Since then, Bennett and Cahn decided not to release any other red wines from 2008 under the Navarro label. "They're too uncharacteristic of Navarro wines," Bennett says. Instead, he'll drop their usual prices and release them under a second label, Indian Creek, most likely in early September. Ironically, a couple of the wines had won gold medals in wine competitions. A couple more wines, including a cabernet sauvignon, are so heavy with smoke he won't release them at all under any label. "We'll just dump them," he says.
Bennett, who has been making wine in Mendocino County since 1974, says he's never seen such diverse consumer reaction to his wines. One customer will send him an email saying he was so disappointed in Navarro's 2008 Mendocino pinot noir that he poured it down the kitchen sink, while another will send him an email asking for two more cases of the same wine. "Reaction is all over the board," he says.

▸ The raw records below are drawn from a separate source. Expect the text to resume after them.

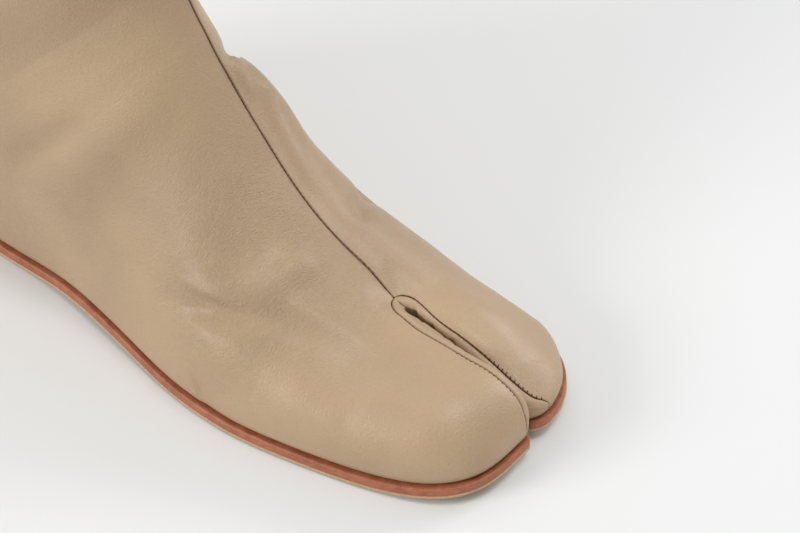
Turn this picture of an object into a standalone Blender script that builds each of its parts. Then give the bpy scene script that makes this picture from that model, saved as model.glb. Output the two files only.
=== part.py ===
"""Right split-toe ankle boot in soft leather (a flat jika tabi shape), as separate closed solids.

Frame: +X to the toe, +Y to the big-toe side, +Z up, origin on the floor under the centre of the sole's box.
Pieces: upper (one hollow leather shell), toe_gusset (the band that lines the cleft), outsole and insole.
Lengths in the tables are shares of the named sizes, and "back" is a distance behind the toe tip.
"""
import math

import bmesh
import bpy
import numpy as np

# Driving sizes, in metres
LENGTH = 0.255
BALL_WIDTH = 0.091
HEEL_WIDTH = 0.063
TOE_HEIGHT = 0.0345
INSTEP_HEIGHT = 0.100
COLLAR_HEIGHT = 0.152
SHAFT_FRONT = 0.140
SHAFT_WIDTH = 0.072
CLEFT_LENGTH = 0.0563
CLEFT_OFFSET = 0.0085

SOLE_THICKNESS = 0.0045
SOLE_LEDGE = 0.0009
TOE_LEDGE = 0.0010
SLOT_LEDGE = 0.0004
TOE_SPRING = 0.0048
SPRING_LENGTH = 0.050
WAIST_LIFT = 0.0020

LEATHER = 0.0018
GUSSET_LEATHER = 0.0014
ROLL_HEIGHT = 0.0040
ROLL_INSET = 0.0024
LIP_WIDTH = 0.0045
BAND_END = 0.0042
ROOT_DIP = 0.0026
SLIT_HALF_GAP = 0.0012
INSOLE_THICKNESS = 0.0020
CLEARANCE = 0.0003
SLIT_ROOT = CLEFT_LENGTH - BAND_END

# The sole's outline, as half widths in shares of the ball width: back share of the length, lateral, medial
OUTLINE = (
    (0.00, 0.470, 0.500),
    (0.09, 0.473, 0.492),
    (0.18, 0.480, 0.496),
    (0.27, 0.494, 0.500),
    (0.34, 0.500, 0.480),
    (0.41, 0.484, 0.428),
    (0.48, 0.446, 0.360),
    (0.55, 0.406, 0.311),
    (0.63, 0.366, 0.292),
    (0.71, 0.352, 0.306),
    (0.80, 0.346, 0.334),
    (0.88, 0.346, 0.346),
    (1.00, 0.346, 0.346),
)

# Each toe lobe: where its tip lies beside the cleft (share of the ball width), how far back its outer side
# rounds (share of the length), the two exponents of that rounding, how far back its top and its cleft corner
# round (shares of the toe height), the exponent of the top's rounding, the exponent of its section, the share
# of the shoulder's depth that it has, and how far its tip stands back (share of the length)
LOBES = {
    -1: dict(tip=0.0615, round=0.314, n=1.5, m=4.0, rise=0.580, corner=0.174, top=2.0, full=2.30, sink=0.70,
             short=0.000),
    +1: dict(tip=0.0879, round=0.094, n=1.6, m=1.8, rise=0.986, corner=0.145, top=1.6, full=1.90, sink=1.00,
             short=0.005),
}

# Over the cleft, by the share of its length from the toe: the crest's distance beside the cleft for the lateral
# and medial lobe and the stitch line's distance for both (shares of the ball width), the depth of the rounded
# shoulder, and the height of the lateral and medial crest (shares of the toe height)
CLEFT = (
    (0.00, 0.0615, 0.0879, 0.0505, 0.0791, 0.0000, 0.865, 0.700),
    (0.05, 0.0791, 0.0989, 0.0450, 0.0600, 0.0870, 0.865, 0.705),
    (0.12, 0.0989, 0.1099, 0.0430, 0.0480, 0.1450, 0.865, 0.725),
    (0.25, 0.1275, 0.1264, 0.0440, 0.0440, 0.1681, 0.867, 0.765),
    (0.45, 0.1451, 0.1385, 0.0485, 0.0380, 0.1623, 0.875, 0.830),
    (0.65, 0.1297, 0.1275, 0.0560, 0.0310, 0.1391, 0.896, 0.885),
    (0.80, 0.1055, 0.1055, 0.0600, 0.0340, 0.0986, 0.917, 0.915),
    (0.90, 0.0879, 0.0879, 0.0527, 0.0410, 0.0464, 0.948, 0.948),
    (1.00, 0.0879, 0.0879, 0.0527, 0.0420, 0.0290, 1.000, 1.000),
)
CLEFT_END_SHARE = 0.90

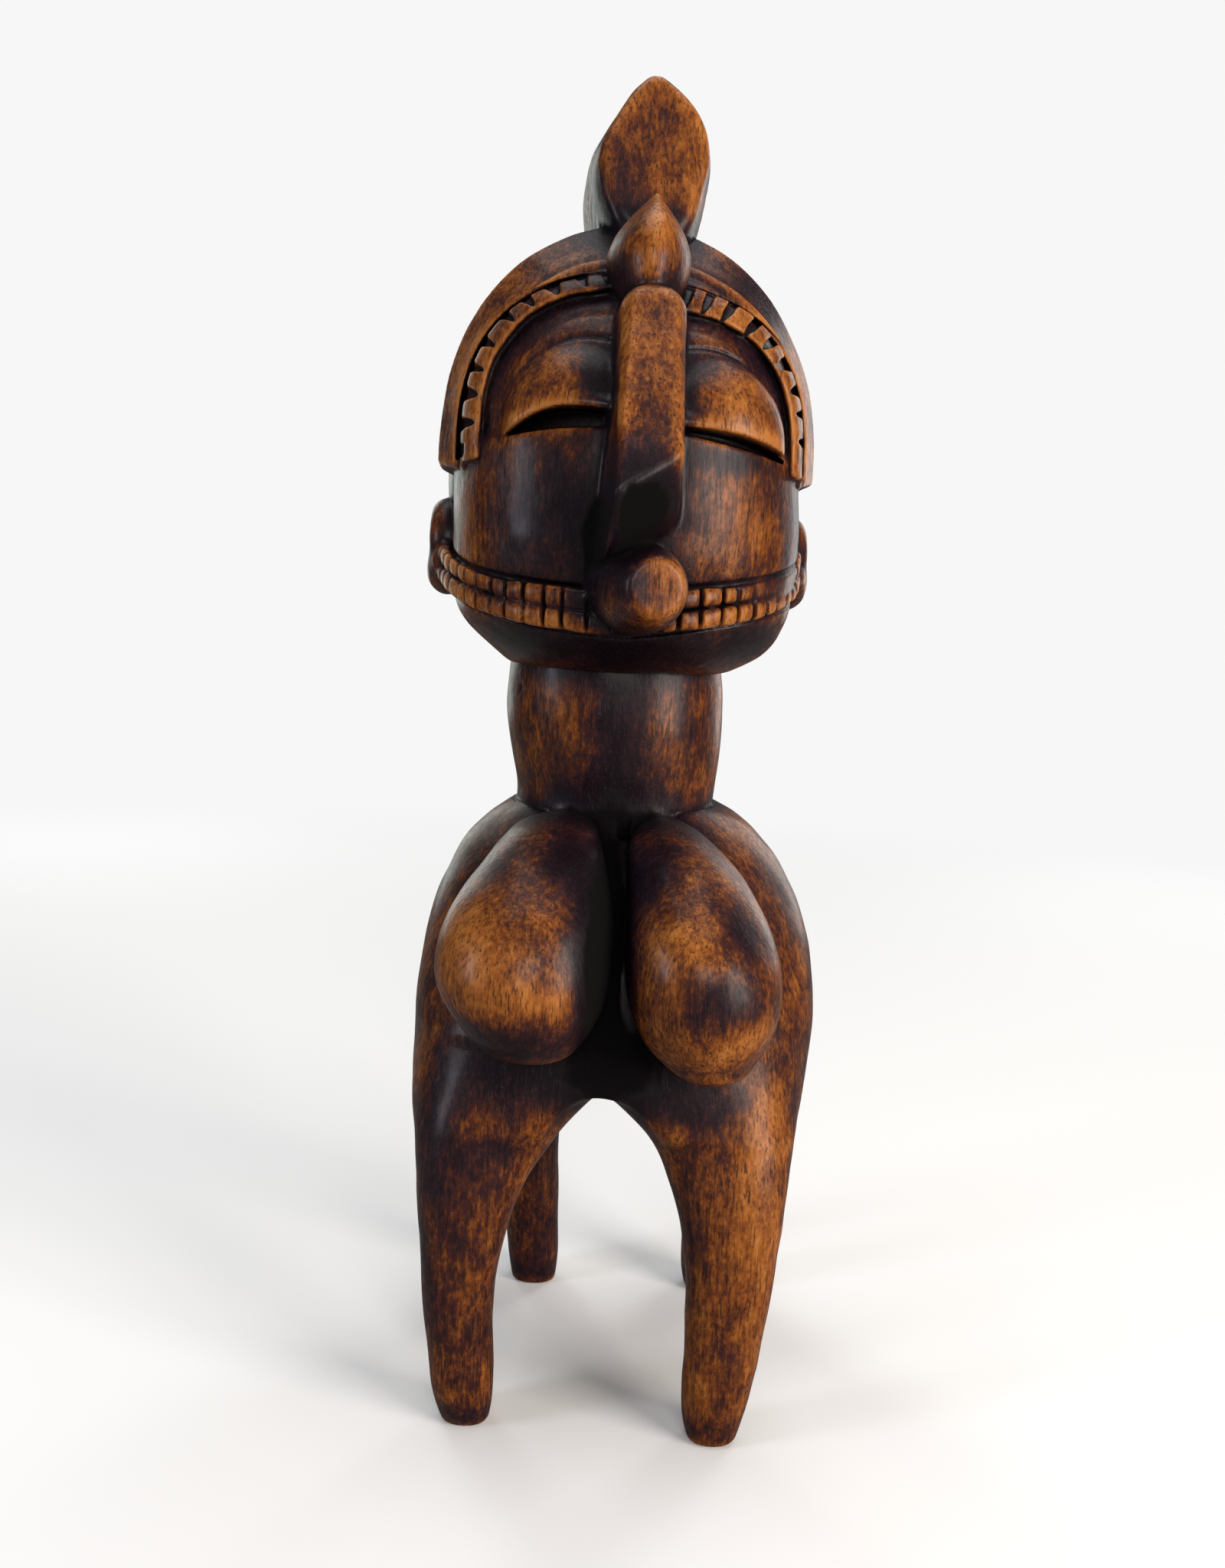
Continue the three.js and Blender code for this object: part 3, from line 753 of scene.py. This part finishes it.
def carve_hood(head, side, name, swell):
    """One side of the hood of hair, which opens out backwards from a fine ridge beside the hairline."""
    x0, x1 = side_span(side)
    w, place = head.window((x0, -44, 268), (x1, 8, 364))
    back = np.clip((w.y + 33) / 15, -0.3, 1)
    across, up = np.abs(w.x - 0.3), np.maximum(w.z - HOOD_SPRING, 0)
    wide = 48.4 + (7.8 if side < 0 else 6.8) * back
    radial = evened(oval(across, up, wide, 51 + 15.5 * back, 2.08), w.step)
    front = -(w.y + 33) - 0.12 * radial
    end = 280.5 + 0.4 * np.maximum(across - 48, 0) - w.z
    hood = both(both(radial, front, 1.0), w.y + 1.5, 3)
    hood = both(hood, end, 1.6)
    hood = both(hood, -radial - 9, 0.5)
    lip = both(np.hypot(radial - 0.1, w.y + 32.6) - 1.5, 283 - w.z, 2)
    hood = merge(hood, lip, 0.6)
    hood = cut(hood, np.hypot(radial - 0.9, w.y + 29.2) - 1.2, 1.2)
    head.add("headdress_rim_" + name, hood + swell[place] * 0.8, place, 0.4)


def carve_hairline(head, side, name, face, swell, lumps):
    """One side of the hairline, a raised band that is notched from its outer edge."""
    x0, x1 = side_span(side)
    w, place = head.window((x0, -60, 276), (x1, -18, 342))
    f = face[place]
    rise = np.arctan2(np.maximum(w.z - HOOD_SPRING, 0), np.abs(w.x))
    width = 2.7 if side < 0 else 2.7 + 1.3 * np.clip(rise - 0.2, 0, 1)
    off = hairline(w, HAIRLINE_LEFT if side < 0 else HAIRLINE_RIGHT)
    raised = both(f - 2.3 + 0.3 * np.maximum(-off, 0), np.abs(off) - width, 1.2)
    raised = both(raised, 282.5 - w.z, 2)
    raised = both(raised + 0.35 * lumps[place], -(f + 4), 0.5)
    head.add("hair_band_" + name, raised + swell[place], place, 0.6)
    gutter = both(np.abs(off - width - 0.7) - 0.7, -(f + 1.2), 0.7)
    head.trim(both(gutter, 284 - w.z, 1), place, 0.6)
    near = notch_phase(rise * 47 + 1.5, 7.3 if side < 0 else 7.0, 0.7 * side)
    reach = -1.3 if side < 0 else -3.8 * np.clip(rise * 1.5 - 0.3, 0, 1)
    wedge = near - 0.45 - 0.3 * np.clip(off - reach, 0, 3.4)
    knife = both(both(wedge, reach - off, 0.5), off - width - 1.2, 0.4)
    knife = both(both(knife, -(f + 0.5), 0.5), f - 4, 0.4)
    head.trim(both(knife, 284 - w.z, 1), place, 0.35)


def carve_crest(head, face, swell):
    """The fin over the head, with a flat front and fine combed lines on its two sides."""
    w, place = head.window((-26, -40, 288), (28, 70, 402))
    crest = evened(loft(w, CREST, power=3.2, soft=2), w.step)
    facet = plane(w, (0, -27.5, 352), (0.06, -1, 0.24))
    crest = both(crest, facet, 2.6)
    comb = np.sin((w.z + 0.55 * w.y) * 1.55) * 0.22 * np.clip((w.y + 16) / 8, 0, 1)
    head.add("crest", crest + comb + swell[place], place, 1.0)
    head.trim(np.hypot(crest, face[place] - 6) - 0.7, place, 1)


def carve_eye(head, side, name, face, swell):
    """A bulging lid over its slit. The two sides are carved a little differently."""
    x0, x1 = (-46, -4) if side < 0 else (4, 46)
    w, place = head.window((x0, -72, 276), (x1, -24, 324))
    f, out = face[place], np.abs(w.x)
    if side < 0:
        edge = 296 - 0.025 * np.maximum(out - 19.5, 0)**2 - 0.0085 * np.maximum(19.5 - out, 0)**2
        under = 291.4 - 0.0035 * np.maximum(out - 10, 0)**2
        middle, rise = (14.5, 291.5), 24
        dome = ball(w, (-14.5, -45, 291.5), (22.6, 17.6, rise))
    else:
        edge = 291.9 - 0.0055 * np.maximum(out - 12, 0)**2
        under = 290.6 - 0.148 * (out - 12.7)
        middle, rise = (17.2, 289.5), 24.6
        dome = ball(w, (17.2, -44.5, 289.5), (24, 18.2, rise))
    lip = both(np.hypot(w.z - edge - 2.0, f - 1.6) - 1.9, out - (35 if side < 0 else 39), 2)
    lid = merge(dome, lip, 2.2)
    lid = both(lid, edge - w.z, 1.2)
    lid = both(lid, -(f + 3), 0.5)
    head.add("eyelid_" + name, lid + swell[place], place, 1.0)
    socket = both(under - w.z, w.z - edge - 0.4, 0.5)
    socket = both(socket, out - (37.5 if side < 0 else 42), 1)
    socket = both(socket, -(f + 5), 1)
    head.trim(socket, place, 0.7)
    # The knife's line that follows the lid.
    ring = np.hypot((out - middle[0]) / 23.6, (w.z - middle[1]) / (rise + 0.4)) - 1
    line = both(np.hypot(ring * 23, f) - 0.6, 287 - w.z, 1)
    head.trim(line, place, 0.7)


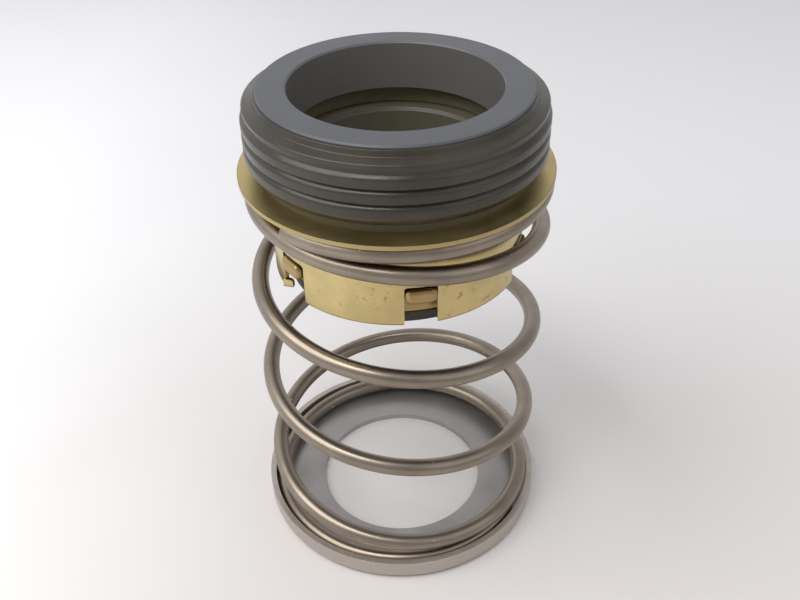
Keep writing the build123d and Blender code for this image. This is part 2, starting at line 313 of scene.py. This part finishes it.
def turn_section(piece, sides):
    """Turns the drawn section round the shaft axis into a closed ring."""
    bpy.ops.mesh.select_all(action="SELECT")
    bpy.ops.mesh.delete(type="ONLY_FACE")
    bpy.ops.mesh.select_all(action="SELECT")
    bpy.ops.mesh.spin(steps=sides, angle=FULL_TURN, center=(0, 0, 0), axis=(0, 0, 1))
    bpy.ops.mesh.select_all(action="SELECT")
    bpy.ops.mesh.remove_doubles(threshold=0.001 * MM)
    bpy.ops.mesh.normals_make_consistent(inside=False)
    bpy.ops.object.mode_set(mode="OBJECT")
    bpy.ops.object.shade_smooth_by_angle(angle=math.radians(32))


def give(piece, material):
    """Makes this the piece's only material."""
    piece.data.materials.clear()
    piece.data.materials.append(material)


# ---------------------------------------------------------------- finishes


class Finish:
    """A material under construction: nodes are added one by one and feed its surface shader.

    Patterns are counted in features per millimetre, and a relief's depth is in metres.
    """

    def __init__(self, name, base, metallic, roughness):
        self.material = bpy.data.materials.new(name)
        self.material.use_nodes = True
        self.tree = self.material.node_tree
        self.surface = self.tree.nodes["Principled BSDF"]
        self.surface.inputs["Base Color"].default_value = (*base, 1)
        self.surface.inputs["Metallic"].default_value = metallic
        self.surface.inputs["Roughness"].default_value = roughness
        self.place = self.add("ShaderNodeTexCoord").outputs["Object"]

    def add(self, kind, inputs=None, **settings):
        """Adds a node, with its settings and what each named input is fed."""
        node = self.tree.nodes.new(kind)
        for key, value in settings.items():
            setattr(node, key, value)
        for key, value in (inputs or {}).items():
            self.feed(node.inputs[key], value)
        return node

    def feed(self, socket, value):
        """Links the socket to another one, or sets it to a constant."""
        if isinstance(value, bpy.types.NodeSocket):
            self.tree.links.new(value, socket)
        else:
            socket.default_value = value

    def math(self, operation, first, second=0.0):
        return self.add("ShaderNodeMath", {0: first, 1: second}, operation=operation).outputs[0]

    def times(self, first, second):
        return self.math("MULTIPLY", first, second)

    def noise(self, where, per_mm, detail=4.0, rough=0.5):
        """Soft noise from 0 to 1, finer with more detail and harsher with more rough."""
        node = self.add(
            "ShaderNodeTexNoise",
            {"Vector": where, "Scale": per_mm / MM, "Detail": detail, "Roughness": rough},
        )
        return node.outputs["Fac"]

    def between(self, value, low, high, low_out=0.0, high_out=1.0):
        """Maps value smoothly from low..high to low_out..high_out."""
        span = {"From Min": low, "From Max": high, "To Min": low_out, "To Max": high_out}
        node = self.add(
            "ShaderNodeMapRange", {"Value": value, **span}, interpolation_type="SMOOTHSTEP"
        )
        return node.outputs["Result"]

    def blend(self, share, first, second):
        """Mixes two colours, each a tuple or a socket."""
        node = self.add("ShaderNodeMix", data_type="RGBA")
        self.feed(node.inputs[0], share)
        for socket, value in ((node.inputs[6], first), (node.inputs[7], second)):
            self.feed(socket, value if isinstance(value, bpy.types.NodeSocket) else (*value, 1))
        return node.outputs[2]

    def polar(self):
        """Radius, height and angle round the shaft axis, as three sockets."""
        parts = self.add("ShaderNodeSeparateXYZ", {"Vector": self.place})
        across, back, height = (parts.outputs[axis] for axis in "XYZ")
        flat = self.add("ShaderNodeCombineXYZ", {"X": across, "Y": back})
        radius = self.add("ShaderNodeVectorMath", {0: flat.outputs[0]}, operation="LENGTH")
        return radius.outputs["Value"], height, self.math("ARCTAN2", back, across)

    def turned_place(self, across, around):
        """A pattern space for turned surfaces: fine across the tool marks, long round the axis."""
        radius, height, turn = self.polar()
        scaled = {
            "X": self.times(radius, across),
            "Y": self.times(height, across),
            "Z": self.times(turn, around * MM),
        }
        return self.add("ShaderNodeCombineXYZ", scaled).outputs[0]

    def paint(self, share, first, second):
        """Colours the surface with a mix of two colours."""
        self.feed(self.surface.inputs["Base Color"], self.blend(share, first, second))

    def gloss(self, value):
        """Roughness from 0 for a mirror to 1 for chalk."""
        self.feed(self.surface.inputs["Roughness"], value)

    def relief(self, height, depth):
        """Adds bump of this depth from a 0 to 1 pattern."""
        node = self.add("ShaderNodeBump", {"Height": height, "Strength": 1.0, "Distance": depth})
        normal = self.surface.inputs["Normal"]
        if normal.links:
            self.feed(node.inputs["Normal"], normal.links[0].from_socket)
        self.feed(normal, node.outputs["Normal"])


def shade(base, factor):
    """The colour made lighter or darker, up to white."""
    return tuple(min(1.0, part * factor) for part in base)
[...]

But Bennett is just as conflicted as his clientele. "Sometimes I love it and sometimes I can't stand it," he says of the wine.
Bennett isn't saying how much money he is losing on this setback, other than, "Lots." He's been upfront with customers since the issue became apparent because he values the close relationship Navarro has developed with wine enthusiasts over the past three decades. Three-quarters of the winery's sales, for example, are directly to customers. "This snuck up on me," Bennett says. "The biggest hit for me would be to lose my customers' trust."